[Provided data]
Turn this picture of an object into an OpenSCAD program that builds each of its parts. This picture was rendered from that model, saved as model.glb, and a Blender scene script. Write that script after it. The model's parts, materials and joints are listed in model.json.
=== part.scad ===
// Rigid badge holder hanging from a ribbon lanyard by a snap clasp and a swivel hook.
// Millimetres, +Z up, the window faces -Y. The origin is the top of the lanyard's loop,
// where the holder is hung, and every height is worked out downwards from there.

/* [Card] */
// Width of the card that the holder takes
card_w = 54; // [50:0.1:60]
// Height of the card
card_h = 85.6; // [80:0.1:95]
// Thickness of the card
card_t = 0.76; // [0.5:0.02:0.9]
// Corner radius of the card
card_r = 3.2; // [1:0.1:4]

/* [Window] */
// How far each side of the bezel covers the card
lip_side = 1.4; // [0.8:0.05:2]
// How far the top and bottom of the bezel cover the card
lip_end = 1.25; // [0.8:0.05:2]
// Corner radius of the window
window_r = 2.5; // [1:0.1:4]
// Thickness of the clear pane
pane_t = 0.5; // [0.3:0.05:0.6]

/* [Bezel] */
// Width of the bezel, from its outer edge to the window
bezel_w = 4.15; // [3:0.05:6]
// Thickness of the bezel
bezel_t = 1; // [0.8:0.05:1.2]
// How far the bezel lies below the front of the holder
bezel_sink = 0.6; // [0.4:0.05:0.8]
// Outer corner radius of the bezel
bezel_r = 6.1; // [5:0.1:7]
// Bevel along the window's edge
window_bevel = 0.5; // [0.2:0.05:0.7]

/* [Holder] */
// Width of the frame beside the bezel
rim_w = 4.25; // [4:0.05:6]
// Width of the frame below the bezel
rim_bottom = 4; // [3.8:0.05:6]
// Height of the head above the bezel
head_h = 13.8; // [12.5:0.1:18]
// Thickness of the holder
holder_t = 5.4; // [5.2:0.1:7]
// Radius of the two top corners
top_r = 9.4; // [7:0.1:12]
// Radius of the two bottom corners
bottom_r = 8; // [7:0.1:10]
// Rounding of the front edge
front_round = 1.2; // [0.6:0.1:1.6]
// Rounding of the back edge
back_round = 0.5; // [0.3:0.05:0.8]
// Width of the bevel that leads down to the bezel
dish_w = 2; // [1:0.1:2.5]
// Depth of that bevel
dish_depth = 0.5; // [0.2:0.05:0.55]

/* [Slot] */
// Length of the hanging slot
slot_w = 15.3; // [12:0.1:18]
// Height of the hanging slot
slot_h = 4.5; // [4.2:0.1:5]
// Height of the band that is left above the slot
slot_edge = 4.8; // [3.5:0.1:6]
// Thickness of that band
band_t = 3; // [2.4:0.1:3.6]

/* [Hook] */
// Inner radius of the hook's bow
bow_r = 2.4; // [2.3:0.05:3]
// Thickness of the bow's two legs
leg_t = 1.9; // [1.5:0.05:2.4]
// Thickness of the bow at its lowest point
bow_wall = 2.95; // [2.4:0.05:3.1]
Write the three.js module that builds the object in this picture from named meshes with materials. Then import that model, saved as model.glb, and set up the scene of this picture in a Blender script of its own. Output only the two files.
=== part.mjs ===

[To do] Each entry above is to be set down again in exactly the same words.

[Task solution]
Turn this picture of an object into an OpenSCAD program that builds each of its parts. This picture was rendered from that model, saved as model.glb, and a Blender scene script. Write that script after it. The model's parts, materials and joints are listed in model.json.
=== part.scad ===
// Rigid badge holder hanging from a ribbon lanyard by a snap clasp and a swivel hook.
// Millimetres, +Z up, the window faces -Y. The origin is the top of the lanyard's loop,
// where the holder is hung, and every height is worked out downwards from there.

/* [Card] */
// Width of the card that the holder takes
card_w = 54; // [50:0.1:60]
// Height of the card
card_h = 85.6; // [80:0.1:95]
// Thickness of the card
card_t = 0.76; // [0.5:0.02:0.9]
// Corner radius of the card
card_r = 3.2; // [1:0.1:4]

/* [Window] */
// How far each side of the bezel covers the card
lip_side = 1.4; // [0.8:0.05:2]
// How far the top and bottom of the bezel cover the card
lip_end = 1.25; // [0.8:0.05:2]
// Corner radius of the window
window_r = 2.5; // [1:0.1:4]
// Thickness of the clear pane
pane_t = 0.5; // [0.3:0.05:0.6]

/* [Bezel] */
// Width of the bezel, from its outer edge to the window
bezel_w = 4.15; // [3:0.05:6]
// Thickness of the bezel
bezel_t = 1; // [0.8:0.05:1.2]
// How far the bezel lies below the front of the holder
bezel_sink = 0.6; // [0.4:0.05:0.8]
// Outer corner radius of the bezel
bezel_r = 6.1; // [5:0.1:7]
// Bevel along the window's edge
window_bevel = 0.5; // [0.2:0.05:0.7]

/* [Holder] */
// Width of the frame beside the bezel
rim_w = 4.25; // [4:0.05:6]
// Width of the frame below the bezel
rim_bottom = 4; // [3.8:0.05:6]
// Height of the head above the bezel
head_h = 13.8; // [12.5:0.1:18]
// Thickness of the holder
holder_t = 5.4; // [5.2:0.1:7]
// Radius of the two top corners
top_r = 9.4; // [7:0.1:12]
// Radius of the two bottom corners
bottom_r = 8; // [7:0.1:10]
// Rounding of the front edge
front_round = 1.2; // [0.6:0.1:1.6]
// Rounding of the back edge
back_round = 0.5; // [0.3:0.05:0.8]
// Width of the bevel that leads down to the bezel
dish_w = 2; // [1:0.1:2.5]
// Depth of that bevel
dish_depth = 0.5; // [0.2:0.05:0.55]

/* [Slot] */
// Length of the hanging slot
slot_w = 15.3; // [12:0.1:18]
// Height of the hanging slot
slot_h = 4.5; // [4.2:0.1:5]
// Height of the band that is left above the slot
slot_edge = 4.8; // [3.5:0.1:6]
// Thickness of that band
band_t = 3; // [2.4:0.1:3.6]

/* [Hook] */
// Inner radius of the hook's bow
bow_r = 2.4; // [2.3:0.05:3]
// Thickness of the bow's two legs
leg_t = 1.9; // [1.5:0.05:2.4]
// Thickness of the bow at its lowest point
bow_wall = 2.95; // [2.4:0.05:3.1]
Write the three.js module that builds the object in this picture from named meshes with materials. Then import that model, saved as model.glb, and set up the scene of this picture in a Blender script of its own. Output only the two files.
=== part.mjs ===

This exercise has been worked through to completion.